§ **Dataset content**:
▬▬▬▬▬▬▬▬▬▬

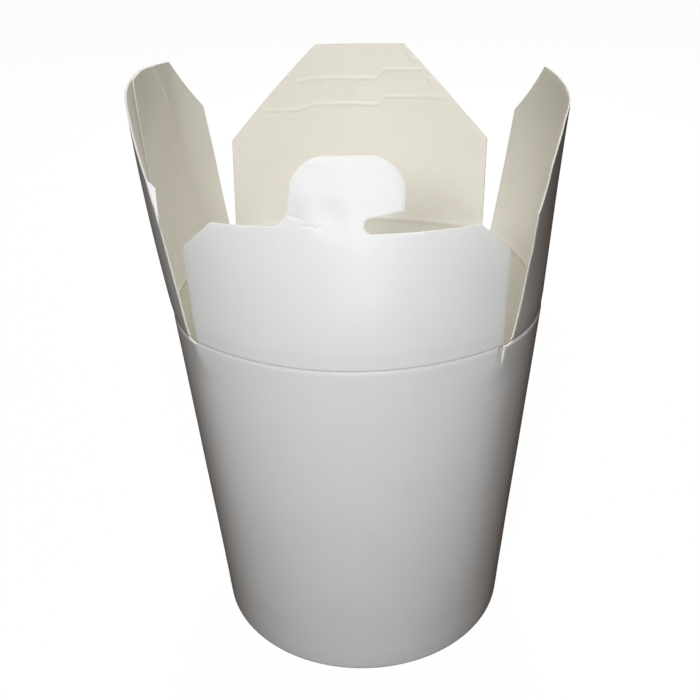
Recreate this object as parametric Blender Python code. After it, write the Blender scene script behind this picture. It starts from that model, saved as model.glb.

▬▬▬▬▬▬▬▬▬▬

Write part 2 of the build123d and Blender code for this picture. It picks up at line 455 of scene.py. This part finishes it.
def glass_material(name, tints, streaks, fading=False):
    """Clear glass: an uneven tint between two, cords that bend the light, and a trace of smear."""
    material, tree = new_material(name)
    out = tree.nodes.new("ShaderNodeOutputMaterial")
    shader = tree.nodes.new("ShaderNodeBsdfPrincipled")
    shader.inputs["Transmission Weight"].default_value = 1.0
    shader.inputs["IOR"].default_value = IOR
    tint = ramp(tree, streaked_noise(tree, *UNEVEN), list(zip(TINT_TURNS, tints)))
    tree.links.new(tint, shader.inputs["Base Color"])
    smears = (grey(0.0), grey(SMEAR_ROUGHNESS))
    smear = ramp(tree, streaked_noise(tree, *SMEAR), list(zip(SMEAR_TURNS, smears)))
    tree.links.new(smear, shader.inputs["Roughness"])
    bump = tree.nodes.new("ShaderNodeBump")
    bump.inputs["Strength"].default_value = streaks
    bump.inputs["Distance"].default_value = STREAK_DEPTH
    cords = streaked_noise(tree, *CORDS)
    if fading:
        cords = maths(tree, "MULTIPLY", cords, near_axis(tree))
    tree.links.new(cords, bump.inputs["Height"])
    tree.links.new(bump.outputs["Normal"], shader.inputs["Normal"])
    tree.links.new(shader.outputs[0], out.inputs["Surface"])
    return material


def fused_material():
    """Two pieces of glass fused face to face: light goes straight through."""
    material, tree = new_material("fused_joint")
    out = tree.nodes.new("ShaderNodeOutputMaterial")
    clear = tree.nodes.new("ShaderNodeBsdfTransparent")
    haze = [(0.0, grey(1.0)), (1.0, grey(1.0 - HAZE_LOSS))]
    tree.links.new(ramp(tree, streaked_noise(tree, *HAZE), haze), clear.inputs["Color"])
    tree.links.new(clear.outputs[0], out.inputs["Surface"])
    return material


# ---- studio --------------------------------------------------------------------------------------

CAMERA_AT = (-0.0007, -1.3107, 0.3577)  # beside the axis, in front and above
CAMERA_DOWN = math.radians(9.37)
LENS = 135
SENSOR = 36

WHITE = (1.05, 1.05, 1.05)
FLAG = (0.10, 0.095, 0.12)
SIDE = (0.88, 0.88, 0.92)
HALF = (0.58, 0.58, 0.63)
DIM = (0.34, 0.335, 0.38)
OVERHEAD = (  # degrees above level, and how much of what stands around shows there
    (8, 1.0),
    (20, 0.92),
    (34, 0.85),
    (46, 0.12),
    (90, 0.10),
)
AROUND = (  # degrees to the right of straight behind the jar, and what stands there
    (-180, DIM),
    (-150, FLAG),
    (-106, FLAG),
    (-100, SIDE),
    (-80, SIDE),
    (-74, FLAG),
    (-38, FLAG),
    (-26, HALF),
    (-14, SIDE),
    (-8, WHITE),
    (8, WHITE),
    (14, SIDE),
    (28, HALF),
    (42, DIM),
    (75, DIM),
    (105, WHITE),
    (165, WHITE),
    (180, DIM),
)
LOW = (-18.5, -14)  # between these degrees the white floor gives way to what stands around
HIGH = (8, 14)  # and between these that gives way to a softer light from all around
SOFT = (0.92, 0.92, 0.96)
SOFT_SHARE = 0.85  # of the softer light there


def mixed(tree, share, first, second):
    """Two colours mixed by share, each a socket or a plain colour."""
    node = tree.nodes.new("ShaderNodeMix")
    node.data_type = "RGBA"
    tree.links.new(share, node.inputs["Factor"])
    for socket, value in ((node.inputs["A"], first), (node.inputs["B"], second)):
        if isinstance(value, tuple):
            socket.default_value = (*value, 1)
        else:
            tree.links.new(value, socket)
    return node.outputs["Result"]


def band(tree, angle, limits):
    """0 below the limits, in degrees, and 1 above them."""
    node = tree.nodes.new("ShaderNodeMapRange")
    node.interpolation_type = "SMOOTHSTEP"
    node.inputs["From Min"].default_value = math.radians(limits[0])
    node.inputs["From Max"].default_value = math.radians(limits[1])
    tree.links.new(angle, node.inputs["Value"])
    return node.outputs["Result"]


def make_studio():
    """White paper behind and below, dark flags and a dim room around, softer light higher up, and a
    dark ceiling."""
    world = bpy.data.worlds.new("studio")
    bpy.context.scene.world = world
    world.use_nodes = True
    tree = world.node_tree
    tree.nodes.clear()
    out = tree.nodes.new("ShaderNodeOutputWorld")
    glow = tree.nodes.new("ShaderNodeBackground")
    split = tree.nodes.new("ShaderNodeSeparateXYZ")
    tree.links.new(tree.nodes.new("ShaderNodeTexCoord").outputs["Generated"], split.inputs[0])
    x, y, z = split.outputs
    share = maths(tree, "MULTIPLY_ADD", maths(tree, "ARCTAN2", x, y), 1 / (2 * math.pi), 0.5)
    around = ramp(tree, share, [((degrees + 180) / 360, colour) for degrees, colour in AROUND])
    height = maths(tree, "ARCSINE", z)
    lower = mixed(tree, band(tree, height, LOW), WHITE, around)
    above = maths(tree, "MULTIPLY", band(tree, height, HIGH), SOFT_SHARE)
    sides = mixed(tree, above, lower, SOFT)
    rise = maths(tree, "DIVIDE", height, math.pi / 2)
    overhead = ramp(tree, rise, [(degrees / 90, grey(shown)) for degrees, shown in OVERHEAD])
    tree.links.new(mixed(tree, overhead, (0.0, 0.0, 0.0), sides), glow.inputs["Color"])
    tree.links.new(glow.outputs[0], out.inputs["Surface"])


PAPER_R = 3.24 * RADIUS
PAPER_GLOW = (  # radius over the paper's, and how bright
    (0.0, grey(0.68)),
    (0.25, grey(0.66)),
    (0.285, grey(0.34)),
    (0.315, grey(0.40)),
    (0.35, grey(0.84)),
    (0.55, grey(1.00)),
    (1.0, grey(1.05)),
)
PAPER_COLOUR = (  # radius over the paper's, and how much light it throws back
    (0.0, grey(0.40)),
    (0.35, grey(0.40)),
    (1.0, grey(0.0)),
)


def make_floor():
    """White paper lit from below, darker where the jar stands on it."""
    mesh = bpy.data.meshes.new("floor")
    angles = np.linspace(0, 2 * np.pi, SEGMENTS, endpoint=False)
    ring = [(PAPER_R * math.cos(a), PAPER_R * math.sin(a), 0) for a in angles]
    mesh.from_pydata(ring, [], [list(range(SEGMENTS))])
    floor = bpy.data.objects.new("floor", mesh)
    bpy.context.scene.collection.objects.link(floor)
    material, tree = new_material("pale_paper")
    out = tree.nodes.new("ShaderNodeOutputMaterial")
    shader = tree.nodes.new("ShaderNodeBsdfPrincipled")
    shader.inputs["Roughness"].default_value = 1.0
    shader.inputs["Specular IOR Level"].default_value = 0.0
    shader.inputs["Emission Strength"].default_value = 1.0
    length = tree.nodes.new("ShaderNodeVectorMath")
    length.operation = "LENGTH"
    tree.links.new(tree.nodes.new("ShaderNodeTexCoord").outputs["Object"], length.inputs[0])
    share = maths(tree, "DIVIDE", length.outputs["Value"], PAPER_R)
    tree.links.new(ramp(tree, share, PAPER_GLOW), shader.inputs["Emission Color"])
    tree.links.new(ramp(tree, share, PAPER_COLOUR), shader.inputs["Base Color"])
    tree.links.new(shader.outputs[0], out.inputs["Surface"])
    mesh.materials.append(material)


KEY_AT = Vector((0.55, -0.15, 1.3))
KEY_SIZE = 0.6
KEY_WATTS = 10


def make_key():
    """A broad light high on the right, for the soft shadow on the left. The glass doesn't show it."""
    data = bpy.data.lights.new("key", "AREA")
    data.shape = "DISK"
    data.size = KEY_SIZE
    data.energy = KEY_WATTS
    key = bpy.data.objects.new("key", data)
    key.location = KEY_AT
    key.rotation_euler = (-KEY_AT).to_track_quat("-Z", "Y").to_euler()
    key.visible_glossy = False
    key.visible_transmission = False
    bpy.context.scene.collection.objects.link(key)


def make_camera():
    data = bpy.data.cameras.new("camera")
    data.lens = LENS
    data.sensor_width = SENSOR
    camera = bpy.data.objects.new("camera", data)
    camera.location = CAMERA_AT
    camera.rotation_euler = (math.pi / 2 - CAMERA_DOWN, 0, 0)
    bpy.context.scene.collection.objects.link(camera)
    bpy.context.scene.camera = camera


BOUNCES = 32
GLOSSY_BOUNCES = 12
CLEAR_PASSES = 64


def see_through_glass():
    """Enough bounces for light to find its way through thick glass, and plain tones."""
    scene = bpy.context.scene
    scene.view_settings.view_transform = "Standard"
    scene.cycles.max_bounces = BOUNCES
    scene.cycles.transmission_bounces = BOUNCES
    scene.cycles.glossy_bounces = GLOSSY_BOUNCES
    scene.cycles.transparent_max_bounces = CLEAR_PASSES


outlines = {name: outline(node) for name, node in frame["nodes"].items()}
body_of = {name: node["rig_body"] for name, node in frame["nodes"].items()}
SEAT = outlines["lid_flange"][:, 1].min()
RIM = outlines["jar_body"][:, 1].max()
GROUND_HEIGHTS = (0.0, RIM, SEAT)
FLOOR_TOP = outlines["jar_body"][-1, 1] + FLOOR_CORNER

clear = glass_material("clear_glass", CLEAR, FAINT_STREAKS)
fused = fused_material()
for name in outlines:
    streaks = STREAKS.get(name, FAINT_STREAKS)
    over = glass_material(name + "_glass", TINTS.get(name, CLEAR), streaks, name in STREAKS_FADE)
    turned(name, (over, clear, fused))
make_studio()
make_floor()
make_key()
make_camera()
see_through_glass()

▬▬▬▬▬▬▬▬▬▬

§ **Given task**:
Which lines of the material contain the string "that"? List each of them.

§ **Answer to the exercise**:
Recreate this object as parametric Blender Python code. After it, write the Blender scene script behind this picture. It starts from that model, saved as model.glb.
    """Clear glass: an uneven tint between two, cords that bend the light, and a trace of smear."""
HIGH = (8, 14)  # and between these that gives way to a softer light from all around